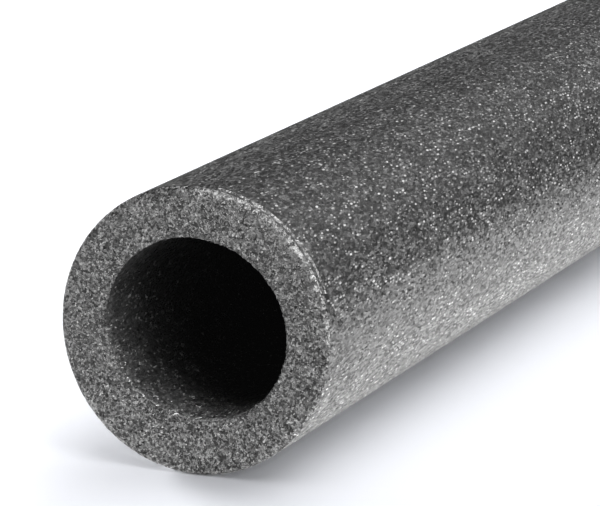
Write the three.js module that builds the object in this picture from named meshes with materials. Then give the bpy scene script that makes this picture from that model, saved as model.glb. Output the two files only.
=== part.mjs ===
// One length of grey polyethylene foam pipe lagging, lying on its side.
// Millimetres, +Z up. The tube runs along X, and the origin is on the floor under its middle.
import * as THREE from 'three';

// Driving dimensions, in millimetres
const stockLength = 1000;
const pipeDiameter = 35; // outside of the heating pipe that the lagging slides over
const pipeClearance = 1; // how much wider than the pipe the bore is
const wallThickness = 9;
const boreFlattening = 0.8; // the soft bore is this much wider and this much lower than round
const outsideFlattening = 0.2; // the same, for the outside
const boreLeanDegrees = 17; // turn of the bore's long axis away from level
const cutEdgeRadius = 0.4; // the knife leaves the foam's edges a little rounded

// Facets of the round surfaces
const sectionSides = 72; // flat strips round the tube
const edgeSteps = 3; // flat strips across a rounded edge

const boreDiameter = pipeDiameter + pipeClearance;
const outsideDiameter = boreDiameter + 2 * wallThickness;
const stripAngle = (2 * Math.PI) / sectionSides;

// A flattened circle, wider than high, whose facets straddle its own axes.
function flattenedCircle(path, diameter, flattening, lean) {
  const halfWidth = (diameter + flattening) / 2;
  const halfHeight = (diameter - flattening) / 2;
  const start = stripAngle / 2;
  return path.absellipse(0, 0, halfWidth, halfHeight, start, start + 2 * Math.PI, false, lean);
}

// The extruded ring: the round outside with the bore as its hole.
function ringSection() {
  const ring = flattenedCircle(new THREE.Shape(), outsideDiameter, outsideFlattening, 0);
  const lean = THREE.MathUtils.degToRad(boreLeanDegrees);
  ring.holes.push(flattenedCircle(new THREE.Path(), boreDiameter, boreFlattening, lean));
  return ring;
}

// The ring drawn out to its stock length, with a small round on the edges of both cut ends.
function foamTubeGeometry() {
  const geometry = new THREE.ExtrudeGeometry(ringSection(), {
    depth: stockLength - 2 * cutEdgeRadius,
    curveSegments: sectionSides / 2,
    bevelEnabled: true,
    bevelThickness: cutEdgeRadius,
    bevelSize: cutEdgeRadius,
    bevelOffset: -cutEdgeRadius,
    bevelSegments: edgeSteps,
  });
  geometry.translate(0, 0, cutEdgeRadius - stockLength / 2);
  return geometry;
}

// Lays the tube down: its length along X, its width along Y, and its lowest strip on the floor.
function layOnFloor(tube) {
  const width = new THREE.Vector3(0, 1, 0);
  const height = new THREE.Vector3(0, 0, 1);
  const length = new THREE.Vector3(1, 0, 0);
  tube.quaternion.setFromRotationMatrix(new THREE.Matrix4().makeBasis(width, height, length));
  tube.geometry.computeBoundingBox();
  tube.position.z = -tube.geometry.boundingBox.min.y;
  return tube;
}

const greyFoam = new THREE.MeshStandardMaterial({ color: 0x6e6f71, roughness: 0.8, metalness: 0 });

const foamTube = layOnFloor(new THREE.Mesh(foamTubeGeometry(), greyFoam));
foamTube.name = 'foam_tube';

const lagging = new THREE.Group();
lagging.add(foamTube);

export default lagging;
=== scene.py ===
from math import atan2, cos, degrees, exp, radians, sin, tau

import bpy
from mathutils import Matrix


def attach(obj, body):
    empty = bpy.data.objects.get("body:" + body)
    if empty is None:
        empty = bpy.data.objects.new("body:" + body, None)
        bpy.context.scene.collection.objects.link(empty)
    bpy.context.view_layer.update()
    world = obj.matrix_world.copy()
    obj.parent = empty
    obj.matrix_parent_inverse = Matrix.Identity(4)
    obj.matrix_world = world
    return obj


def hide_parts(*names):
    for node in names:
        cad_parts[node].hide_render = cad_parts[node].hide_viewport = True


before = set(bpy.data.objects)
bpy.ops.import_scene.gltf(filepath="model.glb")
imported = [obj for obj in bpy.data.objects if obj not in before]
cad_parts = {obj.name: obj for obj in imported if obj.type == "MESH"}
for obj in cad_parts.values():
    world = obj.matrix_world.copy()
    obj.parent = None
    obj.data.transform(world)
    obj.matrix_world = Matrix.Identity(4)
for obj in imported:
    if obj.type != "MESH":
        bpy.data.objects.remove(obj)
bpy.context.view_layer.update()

# Camera. It stands low in front of the cut end and a little to its side, 0.7 m off with
# a long lens, so the near end fills the left of the picture and the tube runs away past
# the right edge.
camera_place = (-1.1325, -0.2875, 0.2018)
looking_down = 12.936
turned_from_the_tube = 22.817
film_width = 36
lens_length = 233.5
nearest_seen = 0.05
farthest_seen = 200

camera_data = bpy.data.cameras.new("camera")
camera_data.sensor_width = film_width
camera_data.lens = lens_length
camera_data.clip_start = nearest_seen
camera_data.clip_end = farthest_seen
camera = bpy.data.objects.new("camera", camera_data)
camera.location = camera_place
camera.rotation_euler = (radians(90 - looking_down), 0, radians(turned_from_the_tube - 90))
bpy.context.scene.collection.objects.link(camera)
bpy.context.scene.camera = camera

# Floor and studio light. A plain white floor in a dark room. One broad lamp hangs overhead,
# two low ones stand behind the tube and past its far end, and two on the side that shows.
floor_width = 60
floor_roughness = 0.9
floor_gloss = 0.1
floor_tone = 0.93
floor_seen_by_camera = (0.905, 0.92, 0.97, 1)
floor_glow = 0.26
near_end = (-0.5, 0, 0)
fade_start = 0.25
fade_end = 0.48
room_tone = 0.03
backdrop_tone = 0.93

bpy.context.scene.view_settings.view_transform = "Standard"
bpy.ops.object.select_all(action="DESELECT")
bpy.ops.mesh.primitive_plane_add(size=floor_width)
floor = bpy.context.object
floor.name = "floor"
floor_paint = bpy.data.materials.new("white floor")
floor_paint.use_nodes = True
floor.data.materials.append(floor_paint)


def grey(tone):
    """A plain grey as a colour."""
    return (tone, tone, tone, 1)


def feed(tree, socket, value):
    """Links the socket to another one, or sets it to a plain value."""
    if isinstance(value, bpy.types.NodeSocket):
        tree.links.new(value, socket)
    else:
        socket.default_value = value


def number(tree, operation, *values):
    """A number worked out from others, each a socket or a plain value."""
    node = tree.nodes.new("ShaderNodeMath")
    node.operation = operation
    for socket, value in zip(node.inputs, values):
        feed(tree, socket, value)
    return node.outputs["Value"]


def vector(tree, operation, *values, output="Vector"):
    """A vector worked out from others, or with output="Value" a number such as a length."""
    node = tree.nodes.new("ShaderNodeVectorMath")
    node.operation = operation
    for socket, value in zip(node.inputs, values):
        feed(tree, socket, value)
    return node.outputs[output]


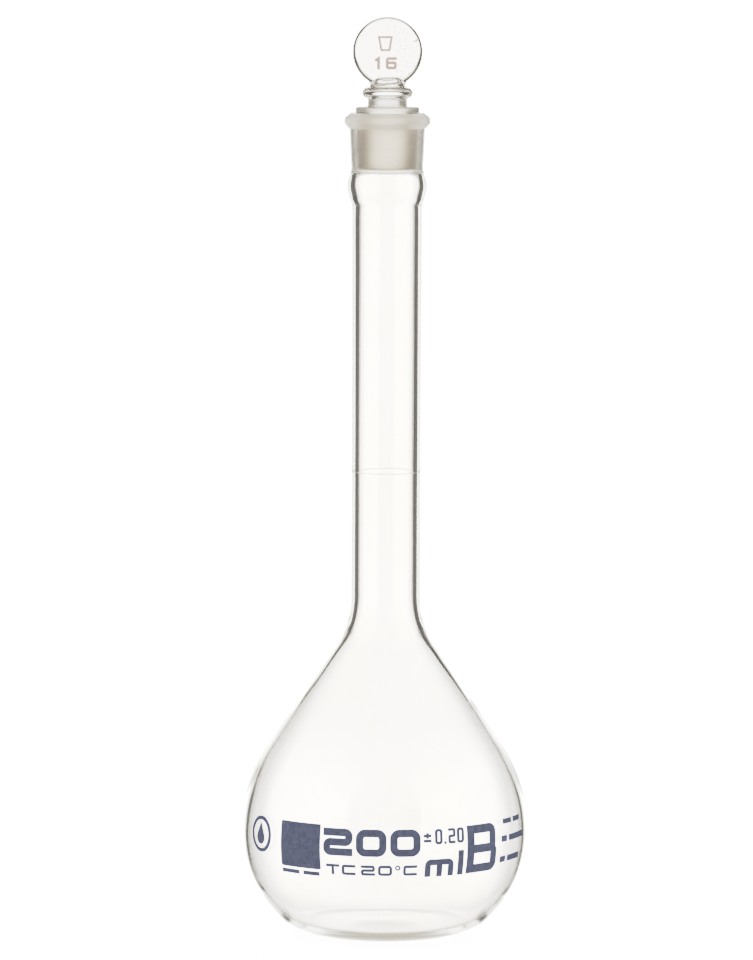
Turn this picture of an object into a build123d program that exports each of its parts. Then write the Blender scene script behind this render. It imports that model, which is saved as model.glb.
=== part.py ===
"""Volumetric flask for 200 ml with its ground glass stopper, in millimetres.

The flask is three borosilicate blanks flame-welded end to end (blown bulb, drawn neck tube, ground
socket), with an etched graduation ring round the neck and fired enamel marks on the bulb.  The
stopper is one solid pressing: ground taper plug, collar and flat round head.

Origin: centre of the base, on the surface that the flask stands on.  +Z runs up the neck, and the
enamel marks and the face of the stopper's head look along -Y.
"""

import os
from math import atan, cos, degrees, pi, radians, sin

from build123d import *

# ---------------------------------------------------------------- driving dimensions

CAPACITY = 200_000  # cubic millimetres held up to the graduation ring

# bulb, outside: base flat, heel arc, lower arc, shoulder arc, straight cone, throat arc, neck
BULB_RADIUS = 37.0
HEEL_RADIUS = 9.0
HEEL_TURN = 41.0  # degrees that the heel arc turns through
LOWER_RADIUS = 32.0
SHOULDER_RADIUS = 38.7
CONE_SLOPE = 34.4  # degrees between the straight cone and the vertical
THROAT_RADIUS = 22.6
PUSH_UP_RADIUS = 15.0  # the middle of the base is domed up, so the flask stands on a ring
PUSH_UP_RISE = 1.0

# bulb, inside: the wall is thin at the widest ring and thicker at the heel and base
BULB_WALL = 1.25
BASE_WALL = 1.4
INNER_HEEL_TURN = 44.0

# neck tube
NECK_RADIUS = 8.85
NECK_TOP_RADIUS = 8.97
NECK_BORE = 7.08
BULB_WELD_Z = 80.0
SOCKET_WELD_Z = 187.7

# ground socket, size 16: taper 1 in 10 on the diameter
RIM_Z = 211.5
RIM_RADIUS = 10.95
RIM_EDGE_RADIUS = 9.4
RIM_HEIGHT = 4.0
RIM_BAND = (2.6, 1.3)  # depths below the mouth of the two ends of the rim's upright edge
RIM_ROUNDING = 0.55
SOCKET_TOP_RADIUS = 9.66
SOCKET_FOOT_RADIUS = 9.2  # at the waist between the cone and the bulge
SOCKET_FOOT_Z = 197.15
GROUND_END_Z = 196.6  # lower end of the ground zone
BULGE_Z = 192.7
BULGE_RADIUS = 10.22
BULGE_BORE = 8.43
TAPER = 1 / 20  # change of radius per millimetre of height
GROUND_CLEARANCE = 0.06  # radial gap that the ground faces keep when the stopper is home

# stopper
PLUG_TOP_Z = 213.0
PLUG_TOP_RADIUS = 8.15
PLUG_BOTTOM_Z = 197.0
PLUG_ROUNDING = 0.5
LOWER_NECK_RADIUS = 4.95
COLLAR_Z = 216.7
COLLAR_RADIUS = 6.4
COLLAR_TOP_Z = 218.3
LOWER_NECK_TOP_Z = 214.2
UPPER_NECK_RADIUS = 4.5
UPPER_NECK_Z = 219.0
HEAD_RADIUS = 8.85
HEAD_Z = 227.2
HEAD_THICKNESS = 4.6
HEAD_EDGE_ROUNDING = 1.6
HEAD_ROOT_HEIGHT = 2.6  # the round neck becomes a flat oval in the head over this height
HEAD_ROOT_WIDTH = 11.7
HEAD_ROOT_DEPTH = 4.4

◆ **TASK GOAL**
Word for word, quote the lines of the material from the first line through the line with "const edgeSteps = 3;", both ends included.

◆ **SOLUTION TO THIS PROBLEM**
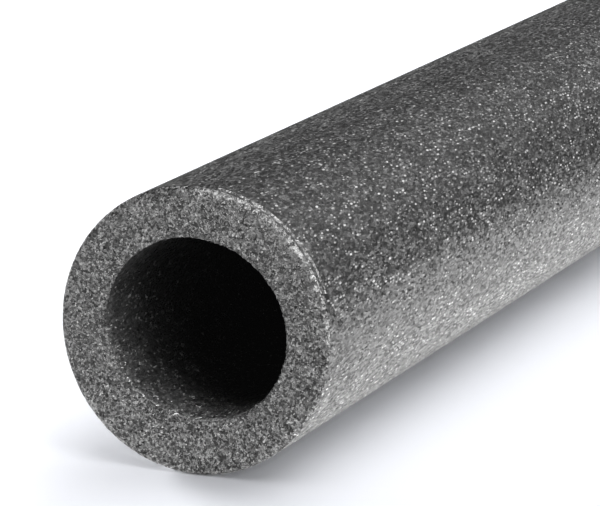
Write the three.js module that builds the object in this picture from named meshes with materials. Then give the bpy scene script that makes this picture from that model, saved as model.glb. Output the two files only.
=== part.mjs ===
// One length of grey polyethylene foam pipe lagging, lying on its side.
// Millimetres, +Z up. The tube runs along X, and the origin is on the floor under its middle.
import * as THREE from 'three';

// Driving dimensions, in millimetres
const stockLength = 1000;
const pipeDiameter = 35; // outside of the heating pipe that the lagging slides over
const pipeClearance = 1; // how much wider than the pipe the bore is
const wallThickness = 9;
const boreFlattening = 0.8; // the soft bore is this much wider and this much lower than round
const outsideFlattening = 0.2; // the same, for the outside
const boreLeanDegrees = 17; // turn of the bore's long axis away from level
const cutEdgeRadius = 0.4; // the knife leaves the foam's edges a little rounded

// Facets of the round surfaces
const sectionSides = 72; // flat strips round the tube
const edgeSteps = 3; // flat strips across a rounded edge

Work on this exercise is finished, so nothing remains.